El fin del mundo
Está claro que somos nosotros los que provocamos con nuestra avaricia los desastres amazónicos, árticos o africanos.
Hay un dilema que me viene dando vueltas en la cabeza desde hace tiempo: ¿es que están cambiando realmente las condiciones geofísicas del mundo y, con ellas, el clima?, ¿o es que los físicos y meteorólogos se han vuelto locos y no dan una? Hace tiempo que el impulso de un nuevo sistema de pensamiento, bautizado como filosofía del caos, nos proponía entre otras hipótesis la siguiente: las alas de una mariposa al agitarse en Singapur pueden acabar provocando un terremoto en San Francisco. Esa hipótesis constituye un buen ejemplo de por dónde deambulan los teóricos del caos, pero no tiene desde luego una respuesta fácil y hace muy difícil lograr, a partir de ella, leyes o principios que den un nuevo sustento a la ciencia. En su día, Einstein ya se preguntó si acaso no jugaba Dios a los dados con nosotros y la conclusión de muchos científicos es que tan sólo las matemáticas pueden sacarnos del atolladero. Pero yo me pregunto: ¿y cómo demonios se hace eso?
Por ahora, tan sólo sabemos que la ciencia fracasa con frecuencia cuando trata de entender las leyes que rigen los desastres naturales. Y también que las emisiones de gases provocados por la acción del hombre no son las únicas responsables de los cambios climáticos. ¿Por qué los sismólogos no fueron capaces de prevenir el terremoto de Haití del pasado mes de enero?, ¿por qué nadie se mosqueó cuando, quizás, una mariposa agitó sus alas en Shanghái? Y lo mismo cabría decir del tsunami de Asia o de los huracanes de Nueva Orleans y de Centroamérica, por poner algunos de los más recientes ejemplos de desastres naturales.
Quizás Dios andaba en esos momentos jugando a los dados con el diablo y perdió la partida.
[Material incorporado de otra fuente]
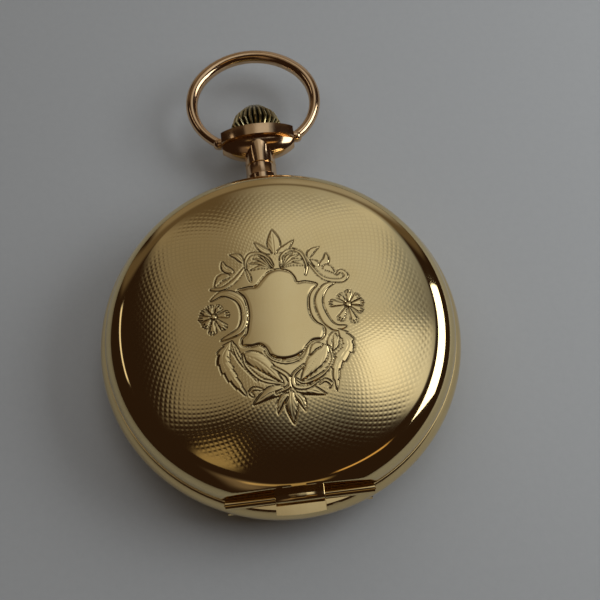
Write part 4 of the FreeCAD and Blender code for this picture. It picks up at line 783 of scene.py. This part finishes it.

En todo caso, no fue ningún aerosol de los que usamos los humanos el elemento que motivó los terremotos, los tsunamis y los huracanes. El loco Ali Agka, ese terrorista que atentó en 1981 contra Juan Pablo II y que pasó por ello 29 años en la cárcel, pronosticó al salir de prisión, el pasado mes de enero, que el mundo desaparecerá en este mismo siglo. Ciertamente Agka puede considerarse un pesimista si se comparan sus predicciones, por ejemplo, con las de Levi-Strauss, quien le echaba a la raza humana un milenio más de existencia. Pero, sean cien años o mil, ¿qué más nos da a los que ahora mismo poblamos la Tierra? Yo, desde luego, no pienso estar para verlo en ninguno de los dos casos. Y por lo que a mí respecta, Dios puede seguir siendo un infatigable ludópata.
Entretanto, viajando por el planeta, muchos nos damos cuenta de que el mundo, si no está a las puertas de su final, sí que se está convirtiendo en otra cosa. Vemos al Amazonas sufrir y rendirse ante el proceso irreversible de deforestación. Vemos a los hielos llorar a retirarse sin remisión de los mares árticos. Y vemos a las tierras africanas palpitar de angustia mientras se secan y se vuelven yermas bajo el azote implacable de las sequías. Al contrario que lo que sucede con los terremotos, los tsunamis o los tifones, en estos casos no hay mariposas que asesinen con sus en apariencia inocentes aleteos o sadismo divino tirando los dados sobre un tapete verde. Está claro que somos nosotros los que venimos provocando con nuestra insaciable avaricia los desastres amazónicos, árticos o africanos. No hacen falta pronósticos catastróficos de un demente asesino como Agka para temernos lo peor. Un mundo sin oxígeno no nos parece ahora que sea un escenario capaz de albergar vida. Al menos, vida humana. Y ni Kioto, en el año 1997, ni Copenhague, el pasado 2009, lograron ponerle freno al desguace previsible del planeta Tierra.
De todas maneras, antes de hablar con rotundidad acerca del fin del mundo, tendremos que seguir dándoles una oportunidad a nuestros científicos y a nuestros políticos. A los primeros, invitándoles encarecidamente a que se dejen de mariposas y racionalicen un poco más el desorden imperante; y a los segundos, exigiéndoles que piensen en quienes les votan antes que hacerlo en quienes les conminan, quién sabe con qué medios, a rendir sus principios.